►

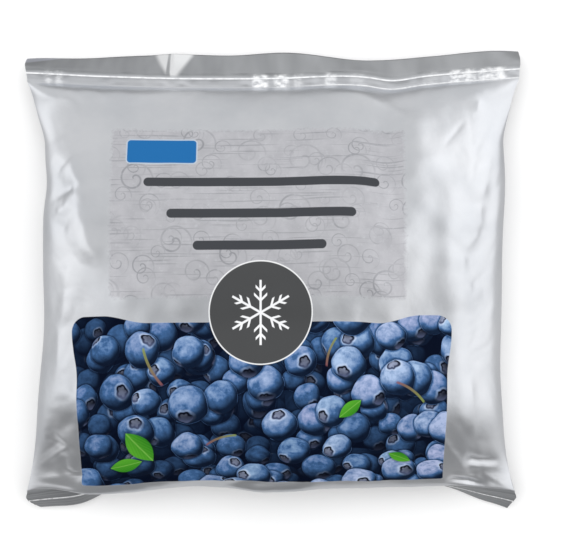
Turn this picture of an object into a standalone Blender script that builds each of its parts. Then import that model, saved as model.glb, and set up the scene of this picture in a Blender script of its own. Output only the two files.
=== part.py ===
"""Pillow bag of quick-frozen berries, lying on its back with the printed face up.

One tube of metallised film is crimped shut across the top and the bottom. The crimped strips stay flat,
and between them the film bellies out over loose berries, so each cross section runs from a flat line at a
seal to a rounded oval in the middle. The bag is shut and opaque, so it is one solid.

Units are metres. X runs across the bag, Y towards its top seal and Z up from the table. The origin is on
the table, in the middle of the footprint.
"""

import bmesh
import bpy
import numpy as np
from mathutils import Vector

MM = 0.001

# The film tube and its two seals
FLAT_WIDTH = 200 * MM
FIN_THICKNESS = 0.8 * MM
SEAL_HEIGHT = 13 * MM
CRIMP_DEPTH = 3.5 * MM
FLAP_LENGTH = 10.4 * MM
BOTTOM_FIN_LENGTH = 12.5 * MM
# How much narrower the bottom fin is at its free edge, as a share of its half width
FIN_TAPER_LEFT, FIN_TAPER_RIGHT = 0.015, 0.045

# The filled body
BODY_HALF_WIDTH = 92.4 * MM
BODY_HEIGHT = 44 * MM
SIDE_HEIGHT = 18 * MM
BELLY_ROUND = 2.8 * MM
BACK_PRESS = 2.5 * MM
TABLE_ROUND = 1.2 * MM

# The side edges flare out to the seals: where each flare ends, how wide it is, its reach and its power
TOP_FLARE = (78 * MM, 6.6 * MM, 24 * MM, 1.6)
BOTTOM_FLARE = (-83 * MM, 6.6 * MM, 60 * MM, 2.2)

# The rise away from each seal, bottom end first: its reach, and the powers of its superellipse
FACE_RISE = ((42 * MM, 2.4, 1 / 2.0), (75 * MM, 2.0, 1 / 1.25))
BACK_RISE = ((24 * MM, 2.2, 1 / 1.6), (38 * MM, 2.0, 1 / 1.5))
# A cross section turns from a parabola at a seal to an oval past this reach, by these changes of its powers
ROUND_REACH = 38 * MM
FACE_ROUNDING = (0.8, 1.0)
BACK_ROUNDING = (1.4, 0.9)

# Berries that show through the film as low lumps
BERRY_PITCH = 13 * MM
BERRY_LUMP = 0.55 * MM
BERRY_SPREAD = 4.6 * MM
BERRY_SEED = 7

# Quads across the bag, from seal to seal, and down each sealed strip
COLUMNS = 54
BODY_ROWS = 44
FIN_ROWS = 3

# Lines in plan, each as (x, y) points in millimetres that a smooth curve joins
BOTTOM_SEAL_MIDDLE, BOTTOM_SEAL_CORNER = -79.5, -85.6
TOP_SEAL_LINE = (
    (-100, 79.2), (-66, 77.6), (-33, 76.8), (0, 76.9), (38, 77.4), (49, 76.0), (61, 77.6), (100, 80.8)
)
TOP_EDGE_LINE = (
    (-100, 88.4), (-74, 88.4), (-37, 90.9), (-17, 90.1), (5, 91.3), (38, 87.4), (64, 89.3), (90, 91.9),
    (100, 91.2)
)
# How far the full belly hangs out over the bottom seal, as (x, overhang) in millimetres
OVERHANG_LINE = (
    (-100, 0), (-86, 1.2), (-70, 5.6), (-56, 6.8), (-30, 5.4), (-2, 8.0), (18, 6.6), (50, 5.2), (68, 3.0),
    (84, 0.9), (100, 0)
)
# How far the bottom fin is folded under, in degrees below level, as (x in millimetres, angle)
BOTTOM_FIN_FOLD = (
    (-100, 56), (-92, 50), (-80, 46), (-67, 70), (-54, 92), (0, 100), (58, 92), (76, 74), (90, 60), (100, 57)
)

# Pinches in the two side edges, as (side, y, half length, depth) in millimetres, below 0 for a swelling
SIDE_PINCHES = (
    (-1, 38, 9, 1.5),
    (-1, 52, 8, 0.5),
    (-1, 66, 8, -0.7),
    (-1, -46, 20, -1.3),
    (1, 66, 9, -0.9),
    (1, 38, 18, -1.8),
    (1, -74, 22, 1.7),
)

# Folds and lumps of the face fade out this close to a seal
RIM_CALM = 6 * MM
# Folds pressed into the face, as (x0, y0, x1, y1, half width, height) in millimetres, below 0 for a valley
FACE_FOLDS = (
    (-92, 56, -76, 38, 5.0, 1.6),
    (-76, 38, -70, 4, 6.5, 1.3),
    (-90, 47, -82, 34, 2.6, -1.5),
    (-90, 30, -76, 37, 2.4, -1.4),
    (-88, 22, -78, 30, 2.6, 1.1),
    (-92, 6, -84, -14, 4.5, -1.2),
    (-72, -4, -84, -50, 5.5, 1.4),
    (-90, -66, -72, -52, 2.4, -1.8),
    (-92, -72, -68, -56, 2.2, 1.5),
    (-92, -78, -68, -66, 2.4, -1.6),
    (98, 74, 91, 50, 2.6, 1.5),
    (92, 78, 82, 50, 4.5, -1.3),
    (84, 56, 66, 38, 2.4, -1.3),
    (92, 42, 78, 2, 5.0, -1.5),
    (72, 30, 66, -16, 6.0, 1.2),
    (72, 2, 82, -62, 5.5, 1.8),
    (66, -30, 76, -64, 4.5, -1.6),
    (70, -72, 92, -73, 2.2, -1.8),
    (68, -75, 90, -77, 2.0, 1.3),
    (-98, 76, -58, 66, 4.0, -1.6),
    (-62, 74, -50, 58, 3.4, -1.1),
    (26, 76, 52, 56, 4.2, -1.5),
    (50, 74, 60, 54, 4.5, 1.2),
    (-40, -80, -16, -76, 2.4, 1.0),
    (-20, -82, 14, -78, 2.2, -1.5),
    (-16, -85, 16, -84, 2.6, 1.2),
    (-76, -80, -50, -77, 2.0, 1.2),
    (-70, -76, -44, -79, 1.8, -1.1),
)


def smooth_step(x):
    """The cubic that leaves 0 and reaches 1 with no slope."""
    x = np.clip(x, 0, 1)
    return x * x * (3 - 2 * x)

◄
►

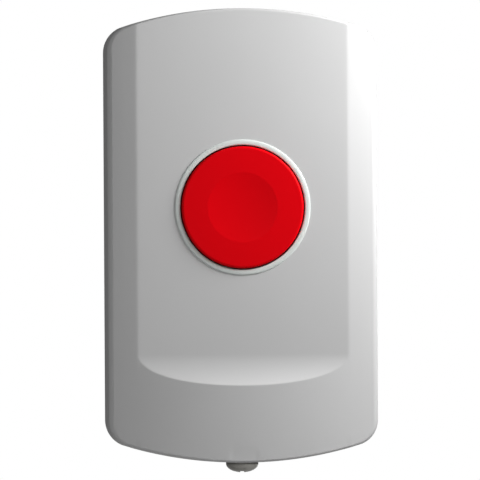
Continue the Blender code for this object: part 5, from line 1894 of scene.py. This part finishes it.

◄
►

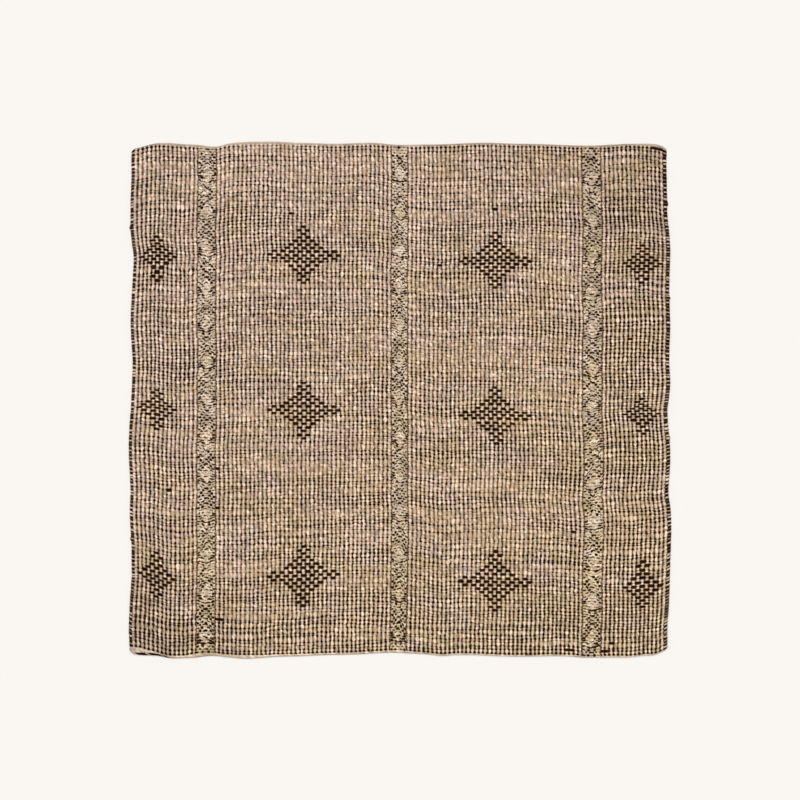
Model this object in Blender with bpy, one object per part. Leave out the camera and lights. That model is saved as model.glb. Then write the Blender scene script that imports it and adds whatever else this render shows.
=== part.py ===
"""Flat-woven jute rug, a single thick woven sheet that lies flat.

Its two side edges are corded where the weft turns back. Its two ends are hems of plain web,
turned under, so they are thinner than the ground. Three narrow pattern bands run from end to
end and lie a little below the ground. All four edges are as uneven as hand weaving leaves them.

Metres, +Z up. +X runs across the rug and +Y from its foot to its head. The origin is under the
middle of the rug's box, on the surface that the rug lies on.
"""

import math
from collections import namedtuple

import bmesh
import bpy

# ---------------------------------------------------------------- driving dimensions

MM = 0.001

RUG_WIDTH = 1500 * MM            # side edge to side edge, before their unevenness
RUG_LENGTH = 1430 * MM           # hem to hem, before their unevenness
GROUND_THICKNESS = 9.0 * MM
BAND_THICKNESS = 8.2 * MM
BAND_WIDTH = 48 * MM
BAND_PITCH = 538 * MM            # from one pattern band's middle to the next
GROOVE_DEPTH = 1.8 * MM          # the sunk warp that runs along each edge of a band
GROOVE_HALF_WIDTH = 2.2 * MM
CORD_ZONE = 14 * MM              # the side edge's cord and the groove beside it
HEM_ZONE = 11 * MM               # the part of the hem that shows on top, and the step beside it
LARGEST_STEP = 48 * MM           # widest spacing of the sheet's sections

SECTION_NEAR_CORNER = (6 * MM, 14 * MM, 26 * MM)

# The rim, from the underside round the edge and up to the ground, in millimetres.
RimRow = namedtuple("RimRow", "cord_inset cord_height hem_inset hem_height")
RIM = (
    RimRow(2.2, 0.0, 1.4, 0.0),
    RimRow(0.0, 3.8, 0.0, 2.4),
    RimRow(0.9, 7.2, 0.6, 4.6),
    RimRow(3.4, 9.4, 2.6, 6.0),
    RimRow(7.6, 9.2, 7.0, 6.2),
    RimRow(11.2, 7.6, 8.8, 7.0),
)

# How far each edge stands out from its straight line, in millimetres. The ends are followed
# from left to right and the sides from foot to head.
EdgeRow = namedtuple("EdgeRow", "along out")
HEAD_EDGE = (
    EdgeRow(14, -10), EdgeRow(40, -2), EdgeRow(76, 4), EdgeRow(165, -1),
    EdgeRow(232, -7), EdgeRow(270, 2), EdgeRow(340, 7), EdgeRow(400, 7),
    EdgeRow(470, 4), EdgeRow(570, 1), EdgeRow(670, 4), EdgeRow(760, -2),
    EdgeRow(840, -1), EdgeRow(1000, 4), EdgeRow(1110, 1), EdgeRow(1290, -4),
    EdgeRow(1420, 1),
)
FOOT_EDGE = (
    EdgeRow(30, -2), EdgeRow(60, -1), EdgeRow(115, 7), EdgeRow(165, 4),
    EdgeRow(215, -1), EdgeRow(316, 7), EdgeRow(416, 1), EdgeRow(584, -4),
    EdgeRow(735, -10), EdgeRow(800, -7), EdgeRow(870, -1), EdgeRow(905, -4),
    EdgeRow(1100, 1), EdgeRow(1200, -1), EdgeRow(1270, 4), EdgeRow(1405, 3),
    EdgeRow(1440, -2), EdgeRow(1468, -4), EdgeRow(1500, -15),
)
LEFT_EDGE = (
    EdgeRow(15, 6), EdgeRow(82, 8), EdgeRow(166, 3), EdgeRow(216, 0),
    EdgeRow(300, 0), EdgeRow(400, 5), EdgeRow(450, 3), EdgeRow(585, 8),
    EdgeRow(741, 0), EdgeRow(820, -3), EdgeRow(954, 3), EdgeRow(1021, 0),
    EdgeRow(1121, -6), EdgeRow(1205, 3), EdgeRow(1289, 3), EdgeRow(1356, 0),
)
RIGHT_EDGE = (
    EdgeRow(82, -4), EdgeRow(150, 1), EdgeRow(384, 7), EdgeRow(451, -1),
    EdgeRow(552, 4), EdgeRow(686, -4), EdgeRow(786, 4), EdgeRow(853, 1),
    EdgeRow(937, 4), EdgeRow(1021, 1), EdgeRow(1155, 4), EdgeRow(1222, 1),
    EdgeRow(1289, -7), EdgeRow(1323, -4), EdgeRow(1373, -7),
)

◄

▸ Directive
Take the listing above and repeat exactly the lines from the one containing "Turn this picture" through the one containing "BOTTOM_FLARE = (-83", both included.

▸ Solution to this task
Turn this picture of an object into a standalone Blender script that builds each of its parts. Then import that model, saved as model.glb, and set up the scene of this picture in a Blender script of its own. Output only the two files.
=== part.py ===
"""Pillow bag of quick-frozen berries, lying on its back with the printed face up.

One tube of metallised film is crimped shut across the top and the bottom. The crimped strips stay flat,
and between them the film bellies out over loose berries, so each cross section runs from a flat line at a
seal to a rounded oval in the middle. The bag is shut and opaque, so it is one solid.

Units are metres. X runs across the bag, Y towards its top seal and Z up from the table. The origin is on
the table, in the middle of the footprint.
"""

import bmesh
import bpy
import numpy as np
from mathutils import Vector

MM = 0.001

# The film tube and its two seals
FLAT_WIDTH = 200 * MM
FIN_THICKNESS = 0.8 * MM
SEAL_HEIGHT = 13 * MM
CRIMP_DEPTH = 3.5 * MM
FLAP_LENGTH = 10.4 * MM
BOTTOM_FIN_LENGTH = 12.5 * MM
# How much narrower the bottom fin is at its free edge, as a share of its half width
FIN_TAPER_LEFT, FIN_TAPER_RIGHT = 0.015, 0.045

# The filled body
BODY_HALF_WIDTH = 92.4 * MM
BODY_HEIGHT = 44 * MM
SIDE_HEIGHT = 18 * MM
BELLY_ROUND = 2.8 * MM
BACK_PRESS = 2.5 * MM
TABLE_ROUND = 1.2 * MM

# The side edges flare out to the seals: where each flare ends, how wide it is, its reach and its power
TOP_FLARE = (78 * MM, 6.6 * MM, 24 * MM, 1.6)
BOTTOM_FLARE = (-83 * MM, 6.6 * MM, 60 * MM, 2.2)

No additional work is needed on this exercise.